Variant of Madeline, from Magdalene, referring to Mary of Magdala; Hebrew 'migdal' means 'tower.'
Madlyn is a streamlined American variant of Madeline or Madeleine, names that trace their origin to Mary Magdalene — Mary of Magdala, the town on the western shore of the Sea of Galilee whose name derives from the Hebrew migdal, meaning "tower." Mary Magdalene occupies one of the most complex and debated positions in Christian history: a devoted follower present at the Crucifixion and the first witness to the Resurrection, she was conflated in Western tradition with the unnamed sinful woman of Luke 7, a misidentification not corrected by the Catholic Church until 1969. The name Magdalene carried both devotional weight and a tangled cultural shadow through the medieval period.
By the time the name traveled through French as Madeleine and then across the Atlantic into American English, those theological complexities had dissolved into simple elegance. Madeleine became one of the great French literary touchstones through Marcel Proust, whose famous madeleine-dipped-in-tea passage in In Search of Lost Time gave the word itself permanent residence in the vocabulary of memory and nostalgia. In its American forms — Madelyn, Madelynn, Madlyn — the name shed its French accent mark and acquired a practical Midwestern directness.

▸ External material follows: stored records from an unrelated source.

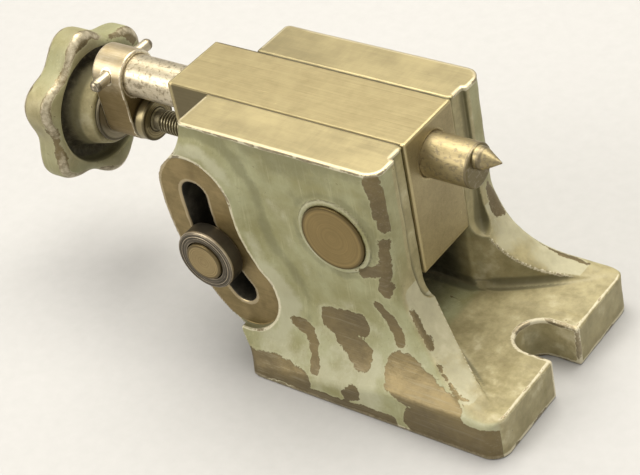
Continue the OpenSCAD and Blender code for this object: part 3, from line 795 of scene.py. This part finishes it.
# ---------------------------------------------------------------- worn places on the casting
# each is a run of (x, z) points in mm and a half width, on the near side and then on the far side
NEAR_PATCHES = [
    ([(9.0, 108.0), (10.2, 97.0), (11.0, 86.5)], 2.5),
    ([(7.6, 107.0), (8.4, 101.0)], 2.0),
    ([(9.5, 79.0), (9.0, 68.0), (6.8, 54.0)], 2.1),
    ([(7.5, 66.5), (-1.5, 62.5)], 2.3),
    ([(-21.0, 33.5), (-8.0, 35.0)], 5.0),
    ([(-15.0, 29.0), (-4.5, 23.5)], 4.6),
    ([(-38.0, 27.5), (-32.5, 25.5), (-29.0, 21.0), (-27.5, 14.0)], 2.5),
    ([(-60.0, 5.0), (-46.0, 7.0), (-34.0, 6.0)], 5.2),
    ([(-34.0, 1.0), (10.0, 2.0)], 3.4),
    ([(-9.5, 8.0), (-6.5, 11.0)], 3.2),
    ([(26.0, 6.0), (60.0, 6.0)], 9.0),
    ([(13.0, 24.0), (38.0, 15.0)], 6.6),
    ([(3.0, 47.0), (10.0, 38.0), (12.0, 34.0)], 2.4),
]
FAR_PATCHES = [
    ([(9.0, 100.0), (10.0, 80.0)], 2.8),
    ([(-46.0, 24.0), (-30.0, 30.0)], 4.6),
    ([(-6.0, 28.0), (2.0, 20.0)], 4.4),
    ([(-60.0, 3.0), (-10.0, 2.0)], 4.4),
    ([(20.0, 5.0), (60.0, 6.0)], 8.0),
    ([(-60.0, 106.0), (-40.0, 108.5)], 1.6),
]
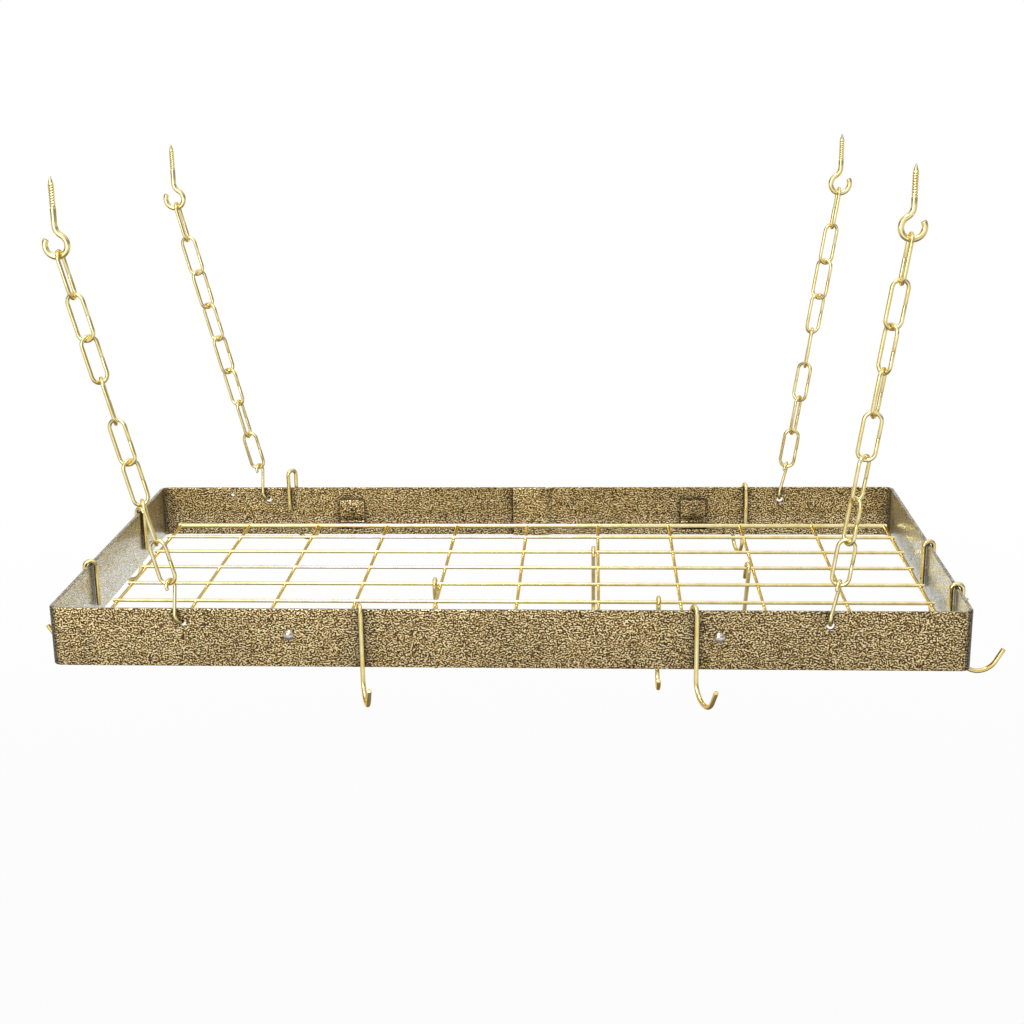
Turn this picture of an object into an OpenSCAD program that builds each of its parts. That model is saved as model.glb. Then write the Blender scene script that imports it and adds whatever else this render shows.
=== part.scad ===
// Hanging pot rack: a flat-bar band on four chains, with a loose wire shelf and twelve pot hooks.
// Millimetres, +Z up, +X along the rack, -Y its front. The origin lies in the ceiling plane,
// midway between the four ceiling hooks.

/* [Band] */
// Length of the band, outside
band_length = 762; // [640:1:860]
// Width of the band, outside
band_width = 381; // [300:1:460]
// Height of the flat bar
band_height = 50.8; // [46:0.1:70]
// Thickness of the flat bar
band_thickness = 3.2; // [2.4:0.1:3.6]
// Outside radius of the bent corners
corner_radius = 9; // [5:0.5:25]
// Length over which the bar's two ends lie on each other
lap_length = 34; // [20:1:60]
// Length of the step that sets one end inside the other
joggle_length = 6.4; // [4:0.1:12]
// Middle of the lap, from the middle of the rear wall
lap_middle = 8.5; // [-60:0.5:60]
// Distance of the chain holes from the band's ends
hole_inset = 114.3; // [90:0.1:130]
// Depth of the chain holes below the band's top edge
hole_drop = 12.7; // [11:0.1:15]
// Diameter of the chain holes
hole_diameter = 6.4; // [6:0.1:7.4]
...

Madlyn specifically carries the compressed energy of mid-twentieth-century American naming — efficient, feminine, slightly unconventional in its spelling. Actress Madlyn Rhue brought the variant to television audiences in the 1960s. Today Madlyn appeals to parents who love the Madeline family but want a form that reads as distinctly their own — less expected than Madeline, more grounded than Madelynn, retaining the name's full etymological and literary inheritance in a tidier package.